The best talent strategy begins with hiring the right people – people who are motivated by the work they do, who share the vision, who embrace the culture, and who have a genuine interest in the success of the company.
However, there will always be people who are more motivated and talented than others. That’s the fact of organizational life. In every organization, there are people who solve big problems, a majority who maintain homeostasis, and the rest who are really just there for the merry-go-round. Where we land on that spectrum determines our survivability when organizational disaster strikes.
Painkiller-employees solve big problems and are usually indispensable. They make the organization more efficient and profitable. Vitamin-employees make up the majority of the workforce because for most organizations sustenance is more important than continuous improvement.

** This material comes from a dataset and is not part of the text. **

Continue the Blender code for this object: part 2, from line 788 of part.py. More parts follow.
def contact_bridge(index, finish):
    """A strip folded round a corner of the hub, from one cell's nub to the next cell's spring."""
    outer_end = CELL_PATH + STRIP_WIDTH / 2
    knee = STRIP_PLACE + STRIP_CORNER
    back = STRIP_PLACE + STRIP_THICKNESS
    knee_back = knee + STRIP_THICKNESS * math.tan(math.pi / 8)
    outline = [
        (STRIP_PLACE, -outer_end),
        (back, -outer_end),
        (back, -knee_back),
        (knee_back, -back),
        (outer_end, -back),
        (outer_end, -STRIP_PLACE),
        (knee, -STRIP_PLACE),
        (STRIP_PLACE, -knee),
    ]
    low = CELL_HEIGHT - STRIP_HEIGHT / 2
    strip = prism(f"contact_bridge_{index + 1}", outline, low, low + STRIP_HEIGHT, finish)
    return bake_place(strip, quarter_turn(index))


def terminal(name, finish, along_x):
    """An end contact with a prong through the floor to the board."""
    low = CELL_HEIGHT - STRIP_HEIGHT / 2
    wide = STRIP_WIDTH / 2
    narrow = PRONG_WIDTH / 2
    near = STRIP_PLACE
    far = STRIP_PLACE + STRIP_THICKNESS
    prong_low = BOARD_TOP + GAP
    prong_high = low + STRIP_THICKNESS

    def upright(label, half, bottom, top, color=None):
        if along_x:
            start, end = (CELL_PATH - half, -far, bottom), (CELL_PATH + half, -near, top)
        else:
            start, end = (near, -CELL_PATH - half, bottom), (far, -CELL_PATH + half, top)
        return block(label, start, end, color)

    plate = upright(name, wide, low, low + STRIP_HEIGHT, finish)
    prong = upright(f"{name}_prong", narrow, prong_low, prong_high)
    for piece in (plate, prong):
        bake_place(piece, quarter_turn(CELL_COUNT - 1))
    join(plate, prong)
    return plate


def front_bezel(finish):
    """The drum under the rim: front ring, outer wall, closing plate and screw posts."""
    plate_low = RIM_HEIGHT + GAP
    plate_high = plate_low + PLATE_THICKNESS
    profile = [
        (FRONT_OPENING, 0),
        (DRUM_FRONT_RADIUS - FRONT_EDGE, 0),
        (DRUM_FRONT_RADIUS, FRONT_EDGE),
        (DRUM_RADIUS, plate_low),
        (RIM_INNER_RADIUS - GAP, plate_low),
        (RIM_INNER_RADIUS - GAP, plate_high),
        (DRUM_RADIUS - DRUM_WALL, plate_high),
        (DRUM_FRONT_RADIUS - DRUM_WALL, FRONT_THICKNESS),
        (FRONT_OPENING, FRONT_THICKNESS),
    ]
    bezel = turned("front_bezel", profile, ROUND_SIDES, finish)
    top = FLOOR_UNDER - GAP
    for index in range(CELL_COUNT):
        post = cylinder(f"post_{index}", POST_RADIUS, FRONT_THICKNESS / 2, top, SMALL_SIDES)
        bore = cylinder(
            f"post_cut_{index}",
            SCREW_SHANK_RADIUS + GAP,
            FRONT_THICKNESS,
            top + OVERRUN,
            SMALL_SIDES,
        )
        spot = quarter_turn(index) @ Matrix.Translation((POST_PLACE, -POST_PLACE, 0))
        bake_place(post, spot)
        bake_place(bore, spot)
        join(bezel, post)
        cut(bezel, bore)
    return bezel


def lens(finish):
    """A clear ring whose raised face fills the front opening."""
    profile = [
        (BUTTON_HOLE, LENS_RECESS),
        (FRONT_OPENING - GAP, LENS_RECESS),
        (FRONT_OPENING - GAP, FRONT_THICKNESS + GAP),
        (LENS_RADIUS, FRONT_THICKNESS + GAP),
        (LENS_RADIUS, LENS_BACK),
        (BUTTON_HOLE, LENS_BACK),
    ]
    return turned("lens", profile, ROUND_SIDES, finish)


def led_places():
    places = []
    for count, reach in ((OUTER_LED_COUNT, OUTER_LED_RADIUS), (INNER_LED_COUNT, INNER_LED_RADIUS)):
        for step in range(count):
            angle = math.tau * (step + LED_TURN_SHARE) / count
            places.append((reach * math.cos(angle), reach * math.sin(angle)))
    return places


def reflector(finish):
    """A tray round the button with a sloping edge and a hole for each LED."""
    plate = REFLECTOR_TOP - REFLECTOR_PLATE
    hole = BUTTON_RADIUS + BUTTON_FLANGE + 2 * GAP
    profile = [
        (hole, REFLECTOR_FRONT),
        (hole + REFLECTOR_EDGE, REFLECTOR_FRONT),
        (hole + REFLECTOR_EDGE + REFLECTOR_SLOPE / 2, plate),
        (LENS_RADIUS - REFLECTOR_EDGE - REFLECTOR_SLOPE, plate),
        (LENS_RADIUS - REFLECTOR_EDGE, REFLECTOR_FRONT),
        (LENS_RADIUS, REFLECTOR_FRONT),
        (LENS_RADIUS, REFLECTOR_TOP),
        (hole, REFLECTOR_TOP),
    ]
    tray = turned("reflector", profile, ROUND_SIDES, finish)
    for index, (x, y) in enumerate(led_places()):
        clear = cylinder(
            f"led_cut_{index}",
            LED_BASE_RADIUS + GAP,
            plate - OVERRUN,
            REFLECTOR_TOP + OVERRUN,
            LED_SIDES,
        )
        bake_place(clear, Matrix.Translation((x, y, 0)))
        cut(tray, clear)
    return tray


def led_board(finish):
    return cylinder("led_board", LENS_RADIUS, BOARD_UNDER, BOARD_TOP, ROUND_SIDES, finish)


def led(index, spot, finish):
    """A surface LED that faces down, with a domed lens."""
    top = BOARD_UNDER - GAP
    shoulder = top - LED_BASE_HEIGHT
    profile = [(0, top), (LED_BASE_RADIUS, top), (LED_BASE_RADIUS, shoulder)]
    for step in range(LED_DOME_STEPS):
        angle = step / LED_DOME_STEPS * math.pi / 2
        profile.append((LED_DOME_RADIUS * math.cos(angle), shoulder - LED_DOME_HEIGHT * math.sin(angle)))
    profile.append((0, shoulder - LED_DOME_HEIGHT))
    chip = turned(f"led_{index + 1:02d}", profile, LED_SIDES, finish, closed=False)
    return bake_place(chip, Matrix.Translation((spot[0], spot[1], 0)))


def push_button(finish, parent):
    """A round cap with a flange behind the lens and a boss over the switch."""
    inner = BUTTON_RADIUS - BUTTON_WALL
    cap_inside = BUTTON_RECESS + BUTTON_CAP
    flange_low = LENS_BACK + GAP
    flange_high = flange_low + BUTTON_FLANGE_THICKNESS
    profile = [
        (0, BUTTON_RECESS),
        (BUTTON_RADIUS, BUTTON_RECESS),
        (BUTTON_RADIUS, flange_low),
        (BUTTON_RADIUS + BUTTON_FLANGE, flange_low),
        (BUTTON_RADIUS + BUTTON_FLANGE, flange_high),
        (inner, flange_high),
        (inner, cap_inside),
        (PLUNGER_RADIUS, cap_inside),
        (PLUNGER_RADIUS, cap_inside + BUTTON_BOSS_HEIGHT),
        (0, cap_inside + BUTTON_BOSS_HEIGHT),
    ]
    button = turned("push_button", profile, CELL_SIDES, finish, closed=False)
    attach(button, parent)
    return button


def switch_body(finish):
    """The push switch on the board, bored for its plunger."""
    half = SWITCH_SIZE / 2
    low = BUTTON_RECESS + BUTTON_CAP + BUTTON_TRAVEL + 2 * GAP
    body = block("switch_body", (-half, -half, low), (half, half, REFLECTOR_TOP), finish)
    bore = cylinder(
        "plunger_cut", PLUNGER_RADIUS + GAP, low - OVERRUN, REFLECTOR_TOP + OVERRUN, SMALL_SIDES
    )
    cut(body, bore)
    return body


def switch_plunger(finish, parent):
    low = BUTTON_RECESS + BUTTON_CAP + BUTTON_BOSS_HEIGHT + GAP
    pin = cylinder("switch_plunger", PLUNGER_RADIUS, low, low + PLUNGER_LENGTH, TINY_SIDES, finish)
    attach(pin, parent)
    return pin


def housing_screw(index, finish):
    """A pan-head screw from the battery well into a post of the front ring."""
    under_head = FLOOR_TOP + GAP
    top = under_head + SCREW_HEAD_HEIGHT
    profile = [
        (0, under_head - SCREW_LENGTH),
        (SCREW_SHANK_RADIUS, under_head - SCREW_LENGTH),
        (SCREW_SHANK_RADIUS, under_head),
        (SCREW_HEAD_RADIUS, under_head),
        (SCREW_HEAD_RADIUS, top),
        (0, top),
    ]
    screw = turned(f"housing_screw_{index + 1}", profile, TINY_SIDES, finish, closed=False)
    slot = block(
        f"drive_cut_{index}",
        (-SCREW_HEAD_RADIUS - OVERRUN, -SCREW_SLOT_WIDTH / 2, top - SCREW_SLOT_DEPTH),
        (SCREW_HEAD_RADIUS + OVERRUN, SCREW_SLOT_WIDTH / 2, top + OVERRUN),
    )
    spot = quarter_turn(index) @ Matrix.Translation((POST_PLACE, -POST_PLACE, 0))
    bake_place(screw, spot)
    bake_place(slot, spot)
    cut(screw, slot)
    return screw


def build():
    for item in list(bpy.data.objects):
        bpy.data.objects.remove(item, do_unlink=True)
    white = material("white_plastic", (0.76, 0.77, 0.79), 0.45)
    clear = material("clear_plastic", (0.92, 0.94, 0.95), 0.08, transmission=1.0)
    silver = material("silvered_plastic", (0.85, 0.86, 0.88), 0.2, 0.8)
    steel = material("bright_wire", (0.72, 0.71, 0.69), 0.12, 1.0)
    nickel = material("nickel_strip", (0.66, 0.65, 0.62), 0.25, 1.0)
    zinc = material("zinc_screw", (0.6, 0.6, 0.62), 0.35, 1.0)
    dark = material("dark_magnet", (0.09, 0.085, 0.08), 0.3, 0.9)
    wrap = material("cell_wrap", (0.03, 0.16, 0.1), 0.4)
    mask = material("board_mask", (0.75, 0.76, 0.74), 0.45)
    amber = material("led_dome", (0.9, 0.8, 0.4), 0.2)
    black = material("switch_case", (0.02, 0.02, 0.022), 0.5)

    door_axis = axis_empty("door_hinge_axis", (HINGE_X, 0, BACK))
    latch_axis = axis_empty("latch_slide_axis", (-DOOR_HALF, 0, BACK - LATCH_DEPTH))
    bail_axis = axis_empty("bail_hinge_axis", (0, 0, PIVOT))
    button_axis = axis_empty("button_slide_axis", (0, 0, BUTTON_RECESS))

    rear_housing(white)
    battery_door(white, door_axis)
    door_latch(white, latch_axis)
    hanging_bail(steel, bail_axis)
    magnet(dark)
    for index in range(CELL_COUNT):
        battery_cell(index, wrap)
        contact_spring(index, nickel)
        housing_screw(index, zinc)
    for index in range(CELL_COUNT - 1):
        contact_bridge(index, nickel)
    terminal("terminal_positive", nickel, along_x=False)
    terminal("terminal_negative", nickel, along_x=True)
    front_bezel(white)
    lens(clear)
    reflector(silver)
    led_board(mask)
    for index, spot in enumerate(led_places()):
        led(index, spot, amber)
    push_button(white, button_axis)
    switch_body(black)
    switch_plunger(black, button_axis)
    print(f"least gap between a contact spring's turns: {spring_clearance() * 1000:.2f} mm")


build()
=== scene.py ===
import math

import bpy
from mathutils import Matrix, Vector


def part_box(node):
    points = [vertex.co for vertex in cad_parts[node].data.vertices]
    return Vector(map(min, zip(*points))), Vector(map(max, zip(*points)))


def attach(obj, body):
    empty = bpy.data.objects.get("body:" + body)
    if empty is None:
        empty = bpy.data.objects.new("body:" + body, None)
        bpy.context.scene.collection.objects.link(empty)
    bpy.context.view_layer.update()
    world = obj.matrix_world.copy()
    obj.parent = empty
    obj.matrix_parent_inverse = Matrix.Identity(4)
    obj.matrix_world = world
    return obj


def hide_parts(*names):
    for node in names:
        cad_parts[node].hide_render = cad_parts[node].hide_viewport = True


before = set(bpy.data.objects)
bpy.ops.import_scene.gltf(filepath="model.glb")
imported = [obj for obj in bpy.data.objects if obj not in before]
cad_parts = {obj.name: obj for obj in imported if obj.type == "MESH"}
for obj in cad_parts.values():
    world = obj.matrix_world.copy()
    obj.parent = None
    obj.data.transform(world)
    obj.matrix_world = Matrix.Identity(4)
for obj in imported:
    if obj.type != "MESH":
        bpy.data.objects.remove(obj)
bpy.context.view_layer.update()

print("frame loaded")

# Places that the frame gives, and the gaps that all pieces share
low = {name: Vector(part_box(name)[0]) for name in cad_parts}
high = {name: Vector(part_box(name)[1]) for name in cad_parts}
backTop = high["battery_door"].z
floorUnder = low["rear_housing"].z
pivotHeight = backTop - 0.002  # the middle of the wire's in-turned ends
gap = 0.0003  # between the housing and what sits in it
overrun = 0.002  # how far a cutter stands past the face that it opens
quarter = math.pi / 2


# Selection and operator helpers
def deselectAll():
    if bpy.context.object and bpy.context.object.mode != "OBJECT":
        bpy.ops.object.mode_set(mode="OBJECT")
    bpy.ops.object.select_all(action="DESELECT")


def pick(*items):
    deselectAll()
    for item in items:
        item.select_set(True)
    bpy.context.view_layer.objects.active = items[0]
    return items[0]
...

The main difference between vitamin and painkiller-employees can be summed up to how quickly they deliver value and results. If you ever experience a pounding migraine headache, which do you usually reach for, the Centrum or the aspirin?
Yet balance is important. Too much or too little of either can potentially pose organizational health concerns.
An organization’s pain points are mostly external. They are environmental factors such as the political, economic, social landscape in which the company competes. The frequent plate shifting requires the organization to hire people who can anticipate and get ahead of these movements to retain or accelerate market position.
Similarly, internal factors such as organizational culture, structure, and management create their own list of pain points. Those issues are a lot more in the organization’s control than anything external, which means a regular regimen of vitamin support can potentially and eventually rejuvenate sore spots but might not be potent enough to handle the more onerous and urgent problems the organization faces outside of its walls.
Be a vitamin if you can’t be a painkiller. The idea is no matter what role we play, be it strategic or tactical, we owe it to ourselves to show up and kick ass. We can’t all be in positions to solve big problems but small landmines are scattered throughout the organization. And those small administrative problems also cost the organization both time and money.
We are given the same boundless opportunity to make a difference and to be the master of whatever domain we choose. Whether you believe that or not, it’s true.
So, what is this good for?
Perhaps you are at a point in your career where you are beginning to take stock of your skills. Assessing whether those skills are helping the organization solve its biggest problems may provide a different perspective and can potentially change your course. Acquiring new skills requires the same judicious decision-making process as changing career or switching jobs. Keeping in mind how your skills will impact the organization’s ability to achieve its objectives should be front and center when deliberating whether to be or not to be a ‘painkiller’ or a ‘vitamin.’